- _The task_
Please return the full listing below without altering anything.

-*-

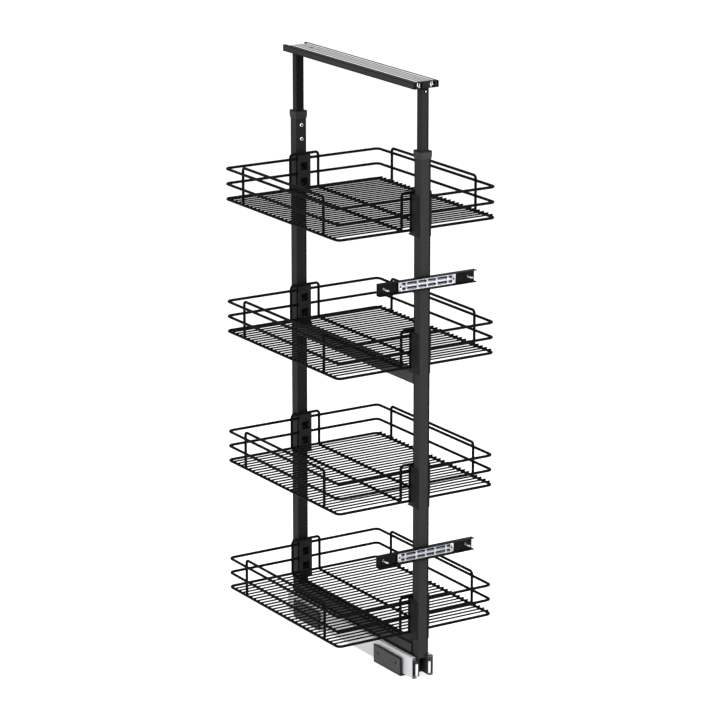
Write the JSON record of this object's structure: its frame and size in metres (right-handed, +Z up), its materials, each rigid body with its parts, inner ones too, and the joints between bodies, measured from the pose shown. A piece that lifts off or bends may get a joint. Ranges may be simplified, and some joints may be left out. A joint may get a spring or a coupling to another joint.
{
  "type": "pull out larder unit",
  "caption": "Tall pull out larder frame on ball bearing slides, with hanging wire baskets, door brackets and a telescopic top guide.",
  "frame": {"origin": "middle of the footprint, on the underside of the floor brackets", "axes": "+X to the right seen from the front, +Y to the back of the cabinet, +Z up; the door side faces -Y"},
  "size_m": [0.386, 0.5342, 1.2712],
  "materials": {
    "frame_coat": "anthracite powder coat, satin",
    "tube_coat": "anthracite powder coat, satin",
    "channel_coat": "anthracite powder coat, satin",
    "bracket_coat": "grey powder coat, satin",
    "bracket_black": "black powder coat, satin",
    "wire_coat": "black powder coat, semi-gloss",
    "black_plastic": "fine-grained moulded plastic",
    "collar_plastic": "dark grey moulded plastic",
    "slide_steel": "bright zinc plate",
    "cage_steel": "plain steel",
    "plate_zinc": "bright zinc plate",
    "zinc_screw": "zinc plate",
    "black_screw": "black oxide"
  },
  "bodies": {
    "floor_mount": {"floor_bracket_front": "bracket_coat", "floor_bracket_rear": "bracket_coat", "floor_bracket_screws": "black_screw", "left_slide_outer": "slide_steel", "right_slide_outer": "slide_steel"},
    "left_middle": {"left_slide_middle": "slide_steel"},
    "right_middle": {"right_slide_middle": "slide_steel"},
    "left_outer_cage": {"left_outer_ball_cage": "cage_steel"},
    "left_inner_cage": {"left_inner_ball_cage": "cage_steel"},
    "right_outer_cage": {"right_outer_ball_cage": "cage_steel"},
    "right_inner_cage": {"right_inner_ball_cage": "cage_steel"},
    "frame": {"left_slide_inner": "slide_steel", "right_slide_inner": "slide_steel", "carriage": "frame_coat", "carriage_screws": "zinc_screw", "lower_rail": "frame_coat", "middle_rail": "frame_coat", "front_upright": "frame_coat", "rear_upright": "frame_coat", "front_collar": "collar_plastic", "rear_collar": "collar_plastic", "height_screws": "zinc_screw", "front_holder_1": "black_plastic", "front_holder_2": "black_plastic", "front_holder_3": "black_plastic", "front_holder_4": "black_plastic", "rear_holder_1": "black_plastic", "rear_holder_2": "black_plastic", "rear_holder_3": "black_plastic", "rear_holder_4": "black_plastic", "holder_screws": "black_screw", "door_bracket_screws": "zinc_screw"},
    "top_extension": {"front_inner_tube": "tube_coat", "rear_inner_tube": "tube_coat", "top_channel": "channel_coat", "front_head_bracket": "black_plastic", "rear_head_bracket": "black_plastic", "head_screws": "zinc_screw", "top_slide_inner": "slide_steel", "top_slide_screws": "zinc_screw", "top_bumper": "black_plastic"},
    "top_fixed": {"top_slide_outer": "slide_steel"},
    "top_middle": {"top_slide_middle": "slide_steel"},
    "top_outer_cage": {"top_outer_ball_cage": "cage_steel"},
    "top_inner_cage": {"top_inner_ball_cage": "cage_steel"},
    "basket_1": {"basket_1_rings": "wire_coat", "basket_1_grid": "wire_coat"},
    "basket_2": {"basket_2_rings": "wire_coat", "basket_2_grid": "wire_coat"},
    "basket_3": {"basket_3_rings": "wire_coat", "basket_3_grid": "wire_coat"},
    "basket_4": {"basket_4_rings": "wire_coat", "basket_4_grid": "wire_coat"},
    "upper_bracket": {"upper_door_bracket": "bracket_black", "upper_adjuster_plate": "plate_zinc", "upper_door_screws": "zinc_screw"},
    "lower_bracket": {"lower_door_bracket": "bracket_black", "lower_adjuster_plate": "plate_zinc", "lower_door_screws": "zinc_screw"}
  },
  "joints": [
    {"name": "pull_out", "type": "slide", "parent": "floor_mount", "child": "frame", "axis": [0, -1, 0], "range_m": [0, 0.48]},
    {"name": "left_middle_run", "type": "slide", "parent": "floor_mount", "child": "left_middle", "axis": [0, -1, 0], "range_m": [0, 0.24]},
    {"name": "left_outer_cage_run", "type": "slide", "parent": "floor_mount", "child": "left_outer_cage", "axis": [0, -1, 0], "range_m": [0, 0.12]},
    {"name": "left_inner_cage_run", "type": "slide", "parent": "floor_mount", "child": "left_inner_cage", "axis": [0, -1, 0], "range_m": [0, 0.36]},
    {"name": "right_middle_run", "type": "slide", "parent": "floor_mount", "child": "right_middle", "axis": [0, -1, 0], "range_m": [0, 0.24]},
    {"name": "right_outer_cage_run", "type": "slide", "parent": "floor_mount", "child": "right_outer_cage", "axis": [0, -1, 0], "range_m": [0, 0.12]},
    {"name": "right_inner_cage_run", "type": "slide", "parent": "floor_mount", "child": "right_inner_cage", "axis": [0, -1, 0], "range_m": [0, 0.36]},
    {"name": "top_height", "type": "slide", "parent": "frame", "child": "top_extension", "axis": [0, 0, 1], "range_m": [-0.1, 0.15]},
    {"name": "top_fixed_run", "type": "slide", "parent": "top_extension", "child": "top_fixed", "axis": [0, 1, 0], "range_m": [0, 0.48]},
    {"name": "top_middle_run", "type": "slide", "parent": "top_extension", "child": "top_middle", "axis": [0, 1, 0], "range_m": [0, 0.24]},
    {"name": "top_outer_cage_run", "type": "slide", "parent": "top_extension", "child": "top_outer_cage", "axis": [0, 1, 0], "range_m": [0, 0.36]},
    {"name": "top_inner_cage_run", "type": "slide", "parent": "top_extension", "child": "top_inner_cage", "axis": [0, 1, 0], "range_m": [0, 0.12]},
    {"name": "basket_1_lift", "type": "slide", "parent": "frame", "child": "basket_1", "axis": [0, 0, 1], "range_m": [0, 0.085]},
    {"name": "basket_2_lift", "type": "slide", "parent": "frame", "child": "basket_2", "axis": [0, 0, 1], "range_m": [0, 0.085]},
    {"name": "basket_3_lift", "type": "slide", "parent": "frame", "child": "basket_3", "axis": [0, 0, 1], "range_m": [0, 0.085]},
    {"name": "basket_4_lift", "type": "slide", "parent": "frame", "child": "basket_4", "axis": [0, 0, 1], "range_m": [0, 0.085]},
    {"name": "upper_bracket_shift", "type": "slide", "parent": "frame", "child": "upper_bracket", "axis": [1, 0, 0], "range_m": [-0.004, 0.004]},
    {"name": "lower_bracket_shift", "type": "slide", "parent": "frame", "child": "lower_bracket", "axis": [1, 0, 0], "range_m": [-0.004, 0.004]}
  ],
  "couplings": [
    {"joint": "left_middle_run", "follows": "pull_out", "ratio": 0.5},
    {"joint": "left_outer_cage_run", "follows": "pull_out", "ratio": 0.25},
    {"joint": "left_inner_cage_run", "follows": "pull_out", "ratio": 0.75},
    {"joint": "right_middle_run", "follows": "pull_out", "ratio": 0.5},
    {"joint": "right_outer_cage_run", "follows": "pull_out", "ratio": 0.25},
    {"joint": "right_inner_cage_run", "follows": "pull_out", "ratio": 0.75},
    {"joint": "top_fixed_run", "follows": "pull_out", "ratio": 1},
    {"joint": "top_middle_run", "follows": "pull_out", "ratio": 0.5},
    {"joint": "top_outer_cage_run", "follows": "pull_out", "ratio": 0.75},
    {"joint": "top_inner_cage_run", "follows": "pull_out", "ratio": 0.25}
  ]
}
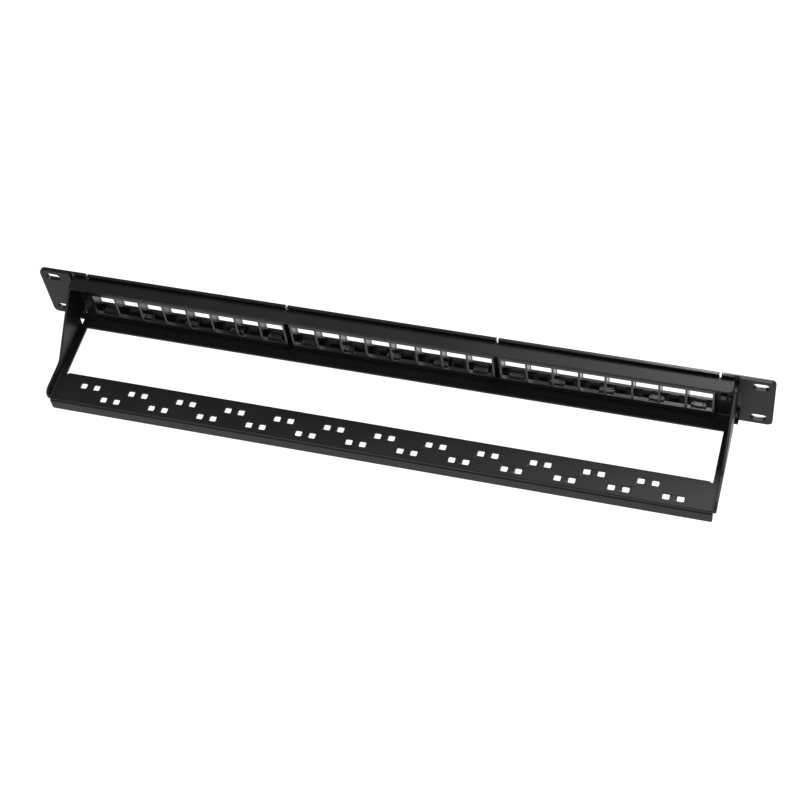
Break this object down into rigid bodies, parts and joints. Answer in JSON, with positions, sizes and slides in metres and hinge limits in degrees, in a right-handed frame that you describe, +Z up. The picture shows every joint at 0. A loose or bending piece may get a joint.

-*-

- _Answer_
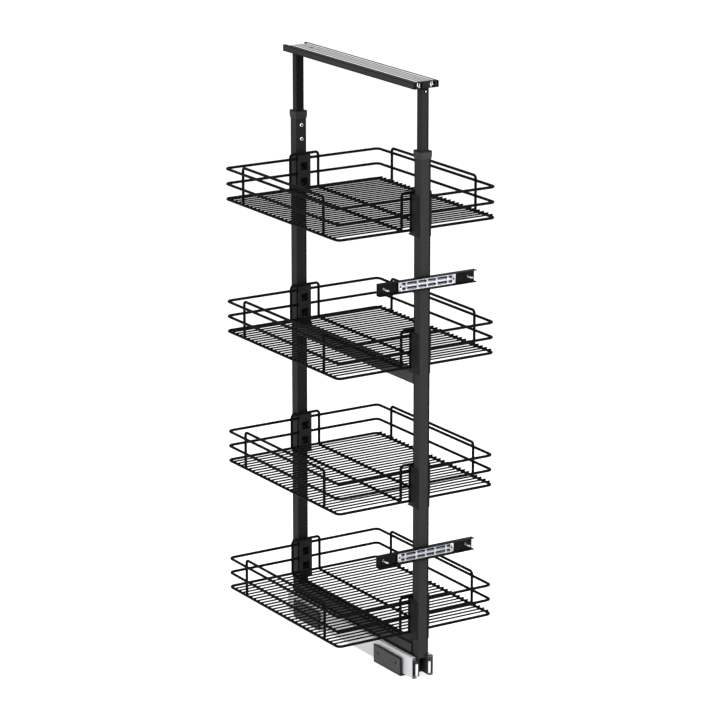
Write the JSON record of this object's structure: its frame and size in metres (right-handed, +Z up), its materials, each rigid body with its parts, inner ones too, and the joints between bodies, measured from the pose shown. A piece that lifts off or bends may get a joint. Ranges may be simplified, and some joints may be left out. A joint may get a spring or a coupling to another joint.
{
  "type": "pull out larder unit",
  "caption": "Tall pull out larder frame on ball bearing slides, with hanging wire baskets, door brackets and a telescopic top guide.",
  "frame": {"origin": "middle of the footprint, on the underside of the floor brackets", "axes": "+X to the right seen from the front, +Y to the back of the cabinet, +Z up; the door side faces -Y"},
  "size_m": [0.386, 0.5342, 1.2712],
  "materials": {
    "frame_coat": "anthracite powder coat, satin",
    "tube_coat": "anthracite powder coat, satin",
    "channel_coat": "anthracite powder coat, satin",
    "bracket_coat": "grey powder coat, satin",
    "bracket_black": "black powder coat, satin",
    "wire_coat": "black powder coat, semi-gloss",
    "black_plastic": "fine-grained moulded plastic",
    "collar_plastic": "dark grey moulded plastic",
    "slide_steel": "bright zinc plate",
    "cage_steel": "plain steel",
    "plate_zinc": "bright zinc plate",
    "zinc_screw": "zinc plate",
    "black_screw": "black oxide"
  },
  "bodies": {
    "floor_mount": {"floor_bracket_front": "bracket_coat", "floor_bracket_rear": "bracket_coat", "floor_bracket_screws": "black_screw", "left_slide_outer": "slide_steel", "right_slide_outer": "slide_steel"},
    "left_middle": {"left_slide_middle": "slide_steel"},
    "right_middle": {"right_slide_middle": "slide_steel"},
    "left_outer_cage": {"left_outer_ball_cage": "cage_steel"},
    "left_inner_cage": {"left_inner_ball_cage": "cage_steel"},
    "right_outer_cage": {"right_outer_ball_cage": "cage_steel"},
    "right_inner_cage": {"right_inner_ball_cage": "cage_steel"},
    "frame": {"left_slide_inner": "slide_steel", "right_slide_inner": "slide_steel", "carriage": "frame_coat", "carriage_screws": "zinc_screw", "lower_rail": "frame_coat", "middle_rail": "frame_coat", "front_upright": "frame_coat", "rear_upright": "frame_coat", "front_collar": "collar_plastic", "rear_collar": "collar_plastic", "height_screws": "zinc_screw", "front_holder_1": "black_plastic", "front_holder_2": "black_plastic", "front_holder_3": "black_plastic", "front_holder_4": "black_plastic", "rear_holder_1": "black_plastic", "rear_holder_2": "black_plastic", "rear_holder_3": "black_plastic", "rear_holder_4": "black_plastic", "holder_screws": "black_screw", "door_bracket_screws": "zinc_screw"},
    "top_extension": {"front_inner_tube": "tube_coat", "rear_inner_tube": "tube_coat", "top_channel": "channel_coat", "front_head_bracket": "black_plastic", "rear_head_bracket": "black_plastic", "head_screws": "zinc_screw", "top_slide_inner": "slide_steel", "top_slide_screws": "zinc_screw", "top_bumper": "black_plastic"},
    "top_fixed": {"top_slide_outer": "slide_steel"},
    "top_middle": {"top_slide_middle": "slide_steel"},
    "top_outer_cage": {"top_outer_ball_cage": "cage_steel"},
    "top_inner_cage": {"top_inner_ball_cage": "cage_steel"},
    "basket_1": {"basket_1_rings": "wire_coat", "basket_1_grid": "wire_coat"},
    "basket_2": {"basket_2_rings": "wire_coat", "basket_2_grid": "wire_coat"},
    "basket_3": {"basket_3_rings": "wire_coat", "basket_3_grid": "wire_coat"},
    "basket_4": {"basket_4_rings": "wire_coat", "basket_4_grid": "wire_coat"},
    "upper_bracket": {"upper_door_bracket": "bracket_black", "upper_adjuster_plate": "plate_zinc", "upper_door_screws": "zinc_screw"},
    "lower_bracket": {"lower_door_bracket": "bracket_black", "lower_adjuster_plate": "plate_zinc", "lower_door_screws": "zinc_screw"}
  },
  "joints": [
    {"name": "pull_out", "type": "slide", "parent": "floor_mount", "child": "frame", "axis": [0, -1, 0], "range_m": [0, 0.48]},
    {"name": "left_middle_run", "type": "slide", "parent": "floor_mount", "child": "left_middle", "axis": [0, -1, 0], "range_m": [0, 0.24]},
    {"name": "left_outer_cage_run", "type": "slide", "parent": "floor_mount", "child": "left_outer_cage", "axis": [0, -1, 0], "range_m": [0, 0.12]},
    {"name": "left_inner_cage_run", "type": "slide", "parent": "floor_mount", "child": "left_inner_cage", "axis": [0, -1, 0], "range_m": [0, 0.36]},
    {"name": "right_middle_run", "type": "slide", "parent": "floor_mount", "child": "right_middle", "axis": [0, -1, 0], "range_m": [0, 0.24]},
    {"name": "right_outer_cage_run", "type": "slide", "parent": "floor_mount", "child": "right_outer_cage", "axis": [0, -1, 0], "range_m": [0, 0.12]},
    {"name": "right_inner_cage_run", "type": "slide", "parent": "floor_mount", "child": "right_inner_cage", "axis": [0, -1, 0], "range_m": [0, 0.36]},
    {"name": "top_height", "type": "slide", "parent": "frame", "child": "top_extension", "axis": [0, 0, 1], "range_m": [-0.1, 0.15]},
    {"name": "top_fixed_run", "type": "slide", "parent": "top_extension", "child": "top_fixed", "axis": [0, 1, 0], "range_m": [0, 0.48]},
    {"name": "top_middle_run", "type": "slide", "parent": "top_extension", "child": "top_middle", "axis": [0, 1, 0], "range_m": [0, 0.24]},
    {"name": "top_outer_cage_run", "type": "slide", "parent": "top_extension", "child": "top_outer_cage", "axis": [0, 1, 0], "range_m": [0, 0.36]},
    {"name": "top_inner_cage_run", "type": "slide", "parent": "top_extension", "child": "top_inner_cage", "axis": [0, 1, 0], "range_m": [0, 0.12]},
    {"name": "basket_1_lift", "type": "slide", "parent": "frame", "child": "basket_1", "axis": [0, 0, 1], "range_m": [0, 0.085]},
    {"name": "basket_2_lift", "type": "slide", "parent": "frame", "child": "basket_2", "axis": [0, 0, 1], "range_m": [0, 0.085]},
    {"name": "basket_3_lift", "type": "slide", "parent": "frame", "child": "basket_3", "axis": [0, 0, 1], "range_m": [0, 0.085]},
    {"name": "basket_4_lift", "type": "slide", "parent": "frame", "child": "basket_4", "axis": [0, 0, 1], "range_m": [0, 0.085]},
    {"name": "upper_bracket_shift", "type": "slide", "parent": "frame", "child": "upper_bracket", "axis": [1, 0, 0], "range_m": [-0.004, 0.004]},
    {"name": "lower_bracket_shift", "type": "slide", "parent": "frame", "child": "lower_bracket", "axis": [1, 0, 0], "range_m": [-0.004, 0.004]}
  ],
  "couplings": [
    {"joint": "left_middle_run", "follows": "pull_out", "ratio": 0.5},
    {"joint": "left_outer_cage_run", "follows": "pull_out", "ratio": 0.25},
    {"joint": "left_inner_cage_run", "follows": "pull_out", "ratio": 0.75},
    {"joint": "right_middle_run", "follows": "pull_out", "ratio": 0.5},
    {"joint": "right_outer_cage_run", "follows": "pull_out", "ratio": 0.25},
    {"joint": "right_inner_cage_run", "follows": "pull_out", "ratio": 0.75},
    {"joint": "top_fixed_run", "follows": "pull_out", "ratio": 1},
    {"joint": "top_middle_run", "follows": "pull_out", "ratio": 0.5},
    {"joint": "top_outer_cage_run", "follows": "pull_out", "ratio": 0.75},
    {"joint": "top_inner_cage_run", "follows": "pull_out", "ratio": 0.25}
  ]
}
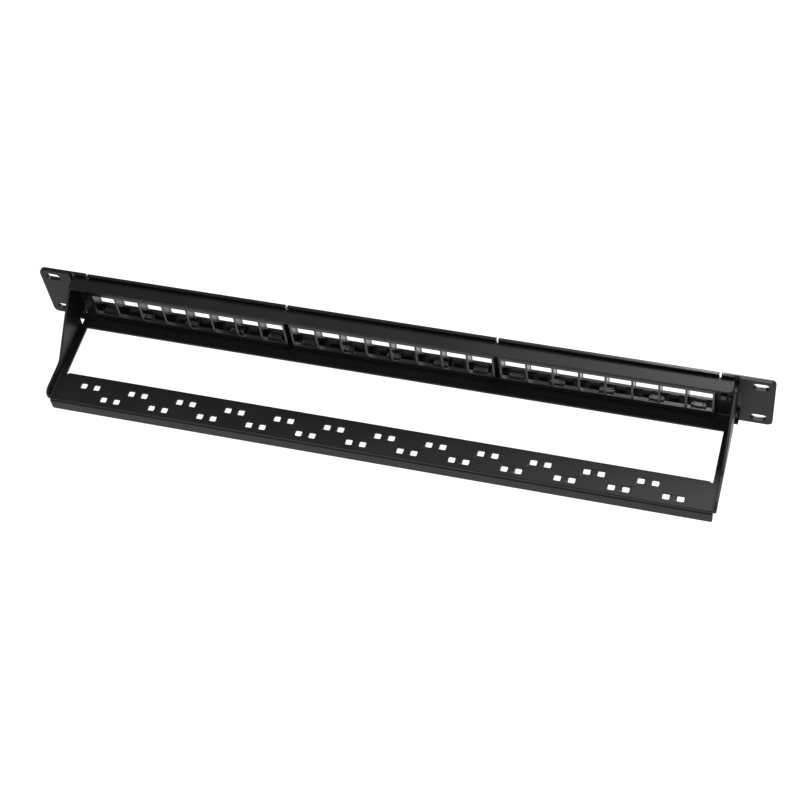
Break this object down into rigid bodies, parts and joints. Answer in JSON, with positions, sizes and slides in metres and hinge limits in degrees, in a right-handed frame that you describe, +Z up. The picture shows every joint at 0. A loose or bending piece may get a joint.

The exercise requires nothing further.